Looking at things from this side of the Atlantic, it is easy to think of Europe as a single, united entity. Seen up close it’s not so clear. National identity keeps getting in the way.
French, German, Italian, Polish, and so on—those ancient identities still matter to many people. As arguably they should.
National identity bestows a sense of rootedness and continuity that the new European institutions apparently haven’t been able to supply up to now. A case in point: last year’s Brexit vote in Great Britain, shocking to the pundits, which took the country out of the European Union (or, more precisely, set that process in motion). Being English, it seems, still counts for more with the English than being European does.
Religious identity is also part of the equation—today, a disputed one. This relationship once seemed overwhelmingly clear to someone like the Catholic apologist Hilaire Belloc, who famously wrote: “Europe will return to the Faith, or she will perish. The Faith is Europe, and Europe is the Faith.”
Today’s secularized Europeans obviously aren’t buying that. Yet if they’re honest, many would agree that it’s a species of historical blindness to ignore the role played by Christianity in shaping Europe—both the Europe of the nations and Europe as a whole—not only in the past but also now.
Yet ignore it some do. An institution that opened its doors in Brussels last spring stands as a kind of monument to that.

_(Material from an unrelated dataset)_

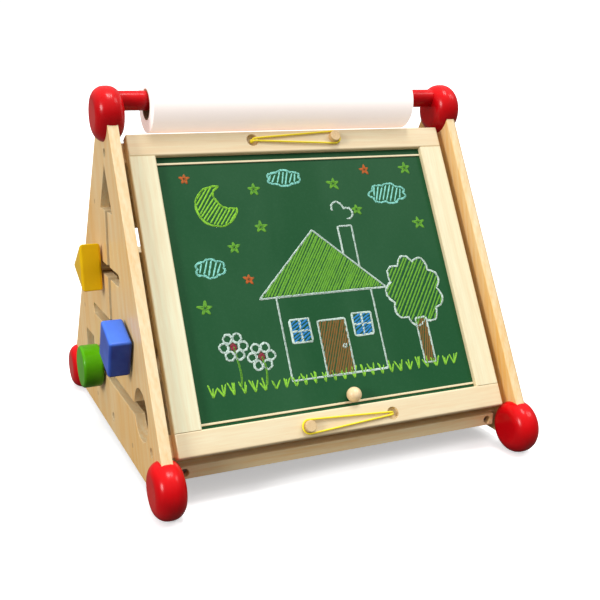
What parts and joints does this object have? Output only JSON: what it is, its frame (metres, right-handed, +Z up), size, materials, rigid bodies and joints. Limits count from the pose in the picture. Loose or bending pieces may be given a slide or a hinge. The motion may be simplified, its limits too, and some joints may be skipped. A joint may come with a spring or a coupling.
{
  "type": "tabletop wooden easel",
  "caption": "Tabletop wooden easel: A-frame with chalkboard, paper roll, elastic paper holders, ball magnet and sliding shape blocks on one side.",
  "frame": {"origin": "on the table surface, midway between the two side panels and midway between the front and back feet", "axes": "+Z up, -Y the side of the chalkboard, +X to the right of a person who faces the chalkboard"},
  "size_m": [0.4789, 0.4976, 0.4358],
  "materials": {
    "pine": "satin",
    "pale_pine": "satin",
    "dowel_wood": "matte",
    "ball_wood": "satin",
    "red_gloss": "gloss",
    "yellow_gloss": "gloss",
    "blue_gloss": "gloss",
    "green_gloss": "gloss",
    "chalkboard_green": "matte",
    "yellow_elastic": "matte",
    "cardboard": "matte",
    "white_paper": "matte",
    "zinc_steel": "satin"
  },
  "bodies": {
    "easel": {"side_panel_left": "pine", "side_panel_right": "pine", "foot_front_left": "red_gloss", "foot_front_right": "red_gloss", "foot_back_left": "red_gloss", "foot_back_right": "red_gloss", "disc_top_left": "red_gloss", "disc_top_right": "red_gloss", "shelf": "pine", "front_rail_lower": "pine", "front_rail_upper": "pine", "back_board_lower": "pine", "back_board_upper": "pine", "frame_rail_top": "pale_pine", "frame_rail_bottom": "pale_pine", "frame_stile_left": "pale_pine", "frame_stile_right": "pale_pine", "frame_dowels": "dowel_wood", "chalkboard": "chalkboard_green", "bead_top": "pale_pine", "bead_bottom": "pale_pine", "peg_top": "pale_pine", "peg_bottom": "pale_pine", "elastic_top": "yellow_elastic", "elastic_bottom": "yellow_elastic", "elastic_knots": "yellow_elastic", "roller_rod": "red_gloss", "panel_bolts": "zinc_steel", "cross_dowel_nuts": "zinc_steel", "panel_dowels": "dowel_wood", "frame_screws": "zinc_steel"},
    "roll": {"roll_core": "cardboard", "paper_roll": "white_paper"},
    "ball_magnet_set": {"ball": "ball_wood", "ball_magnet": "zinc_steel"},
    "yellow_slider": {"yellow_glide": "dowel_wood"},
    "yellow_turner": {"yellow_block": "yellow_gloss", "yellow_peg": "dowel_wood", "yellow_keeper": "dowel_wood", "yellow_screw": "zinc_steel"},
    "blue_slider": {"blue_glide": "dowel_wood"},
    "blue_turner": {"blue_block": "blue_gloss", "blue_peg": "dowel_wood", "blue_keeper": "dowel_wood", "blue_screw": "zinc_steel"},
    "green_slider": {"green_glide": "dowel_wood"},
    "green_turner": {"green_block": "green_gloss", "green_peg": "dowel_wood", "green_keeper": "dowel_wood", "green_screw": "zinc_steel"}
  },
  "joints": [
    {"name": "roll_spin", "type": "hinge", "parent": "easel", "child": "roll", "pos_m": [0, -0.019, 0.40335], "axis": [1, 0, 0], "continuous": true},
    {"name": "ball_slide", "type": "slide", "parent": "easel", "child": "ball_magnet_set", "axis": [1, 0, 0], "range_m": [-0.168, 0.151]},
    {"name": "yellow_slide", "type": "slide", "parent": "easel", "child": "yellow_slider", "axis": [0, 1, 0], "range_m": [-0.0885, 0.0225]},
    {"name": "yellow_spin", "type": "hinge", "parent": "yellow_slider", "child": "yellow_turner", "pos_m": [-0.215, 0.024, 0.215], "axis": [1, 0, 0], "continuous": true},
    {"name": "blue_slide", "type": "slide", "parent": "easel", "child": "blue_slider", "axis": [0, 1, 0], "range_m": [0, 0.1775]},
    {"name": "blue_spin", "type": "hinge", "parent": "blue_slider", "child": "blue_turner", "pos_m": [-0.215, -0.1028, 0.15], "axis": [1, 0, 0], "continuous": true},
    {"name": "green_slide", "type": "slide", "parent": "easel", "child": "green_slider", "axis": [0, 1, 0], "range_m": [-0.155, 0.0345]},
    {"name": "green_spin", "type": "hinge", "parent": "green_slider", "child": "green_turner", "pos_m": [-0.215, 0.048, 0.084], "axis": [1, 0, 0], "continuous": true}
  ]
}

It’s called the House of European History. Situated in a former dental museum close to the European parliament (of which it’s a project) and other European institutions, the House of European History offers an account of Europe described by one writer as “both typically modern and emphatically French and socialist.”
Here, reports Arnold Huijgen, writing at Acton Institute online, “the French Revolution seems to be the birthplace of Europe; and there is little room for anything that may have preceded it.” In this narrative, the European Union itself is “the high point of European history,” he notes.
But, says Huijgen, a professor at a Reformed Church theological school in The Netherlands, what’s most striking about the House of European History’s vision of European history is that “religion does not exist … No longer is European secularism fighting the Christian religion; it simply ignores every religious aspect in life altogether.”
This is hardly new. On the contrary, it’s been taking shape for many years. The erasure of religion from a museum of European history reminds me of a telling observation by Dietrich Bonhoeffer, the Lutheran theologian whom the Nazis executed shortly before the end of the war for his involvement in a plot against Hitler.
In his unfinished, fragmentary, powerful Ethics, he identified the “new unity” introduced into Europe by the French Revolution in place of the old Christian unity shattered by the events surrounding the Reformation as a unity in “western godlessness.”
“It is not the theoretical denial of the existence of a God. It is itself a religion, a religion of hostility to God,” Bonhoeffer wrote, adding that this modern godlessness “ranges from the religion of Bolshevism to the midst of the Christian churches.”
Secular Europe can no more ignore the formative role of religion than it can ignore the national identities within it. Pope Francis speaks of Europe as having a “spiritual patrimony” that needs communicating to Europeans themselves with “passion and a renewed freshness.” He was right. But where is that happening now? Not in Brussels, unfortunately.